The strategy consisting of strings of opportunity are more common for SMEs who have non-scalable core competencies. Due to the non-scalable nature of the core competency, broad differentiation is not a realistic choice for most SMEs. SMEs would find it to be prohibitively expense unless there is strong demand in the broader market. Instead, SMEs need to find adjacent spaces where they can leverage the same core competency to meet the needs of a different focused consumer segment. For example, a local grocery store may branch out into an adjacent focused segment like ethnic foods and alcohol, where they can exploit their non-scalable core competency (e.g., people-based competency like excellent customer service). While SMEs with scalable competencies likely will only follow their focus strategy for a short amount of time before broadly differentiating, SMEs with non-scalable competencies can usually find success for a long time (and thus bide their time until the right adjacent opportunity is identified).

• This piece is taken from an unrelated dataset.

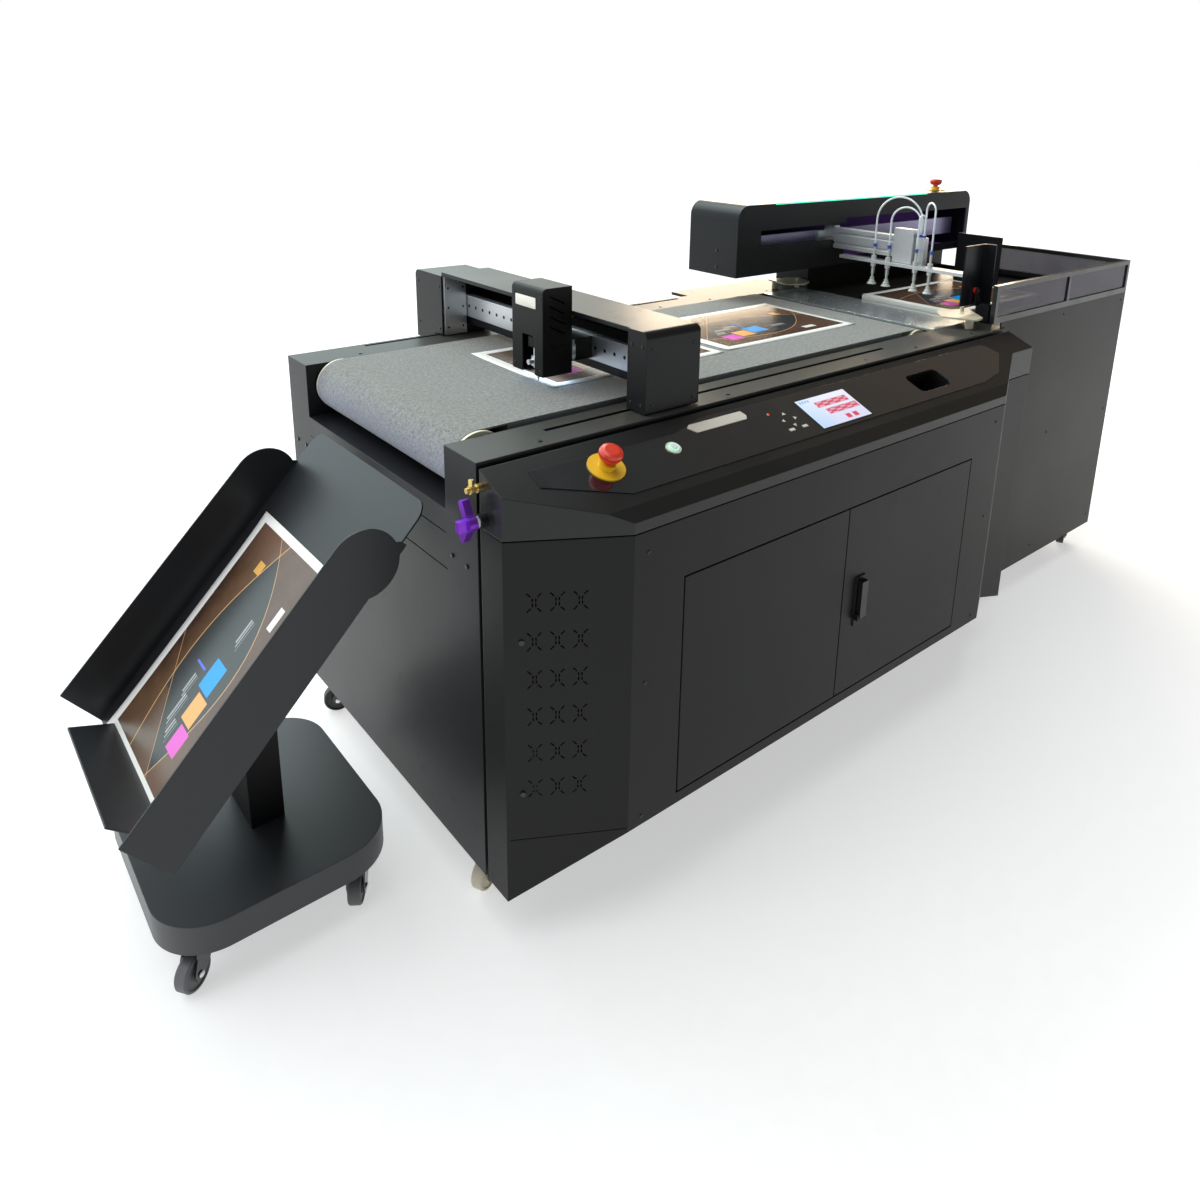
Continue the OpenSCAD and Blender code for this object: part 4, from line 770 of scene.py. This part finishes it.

Suggestions for Further Research and Conclusion
Additional research should be pursued to better understand the propositions offered around SMEs and non-scalable core competencies. Specifically, a qualitative study of interviewing successful and not-so-successful SMEs pursuing focused segment strategies could reveal some of the qualitative factors underlying non-scalable core competencies and add more depth to the logical argument presented in this paper. Moreover, success measure studies could find the correlation of certain common core competencies and the success of SMEs (measured by survival rates, revenue/profit growth, or profitability relative to their industry). Furthermore, economic modeling can be done for both small and large firms to compare the relative fixed and variable costs of different types of core competencies to determine which are truly more scalable, and if SMEs actually have an economic advantage for non-scalable core competencies. In addition, the SMEs and string of opportunities proposition should be further investigated through interviews and qualitative studies of how SMEs decide to expand based on the type of core competency they have. Lastly, the underlying economics of expansion should be modeled. Specifically researchers should look at the investments and returns for SMEs moving to a string of opportunities, versus a broad differentiation strategy.
In conclusion, this paper aims to stimulate the conversation around SMEs and niche (focused) strategies. The propositions proposed in the paper contribute to the overall investigation of developing a non-scalable core competency and finding a string of opportunities to leverage that competency for future research. Ultimately, more attention is needed to understand how important niche strategies are for small and medium sized organizations.
Through greater understanding, SMEs can improve their effectiveness in recognizing and appreciating the different ways that allows them to compete and succeed against their large rivals. By building a defendable competitive advantage before larger competitors can develop a compelling proposition, SMEs are able to build a defendable competitive advantage. Therefore, the propositions posed in this paper can raise awareness for firms when choosing their niche strategy, depending on what they hope to achieve, to promote the optimal journey of success for the business venture.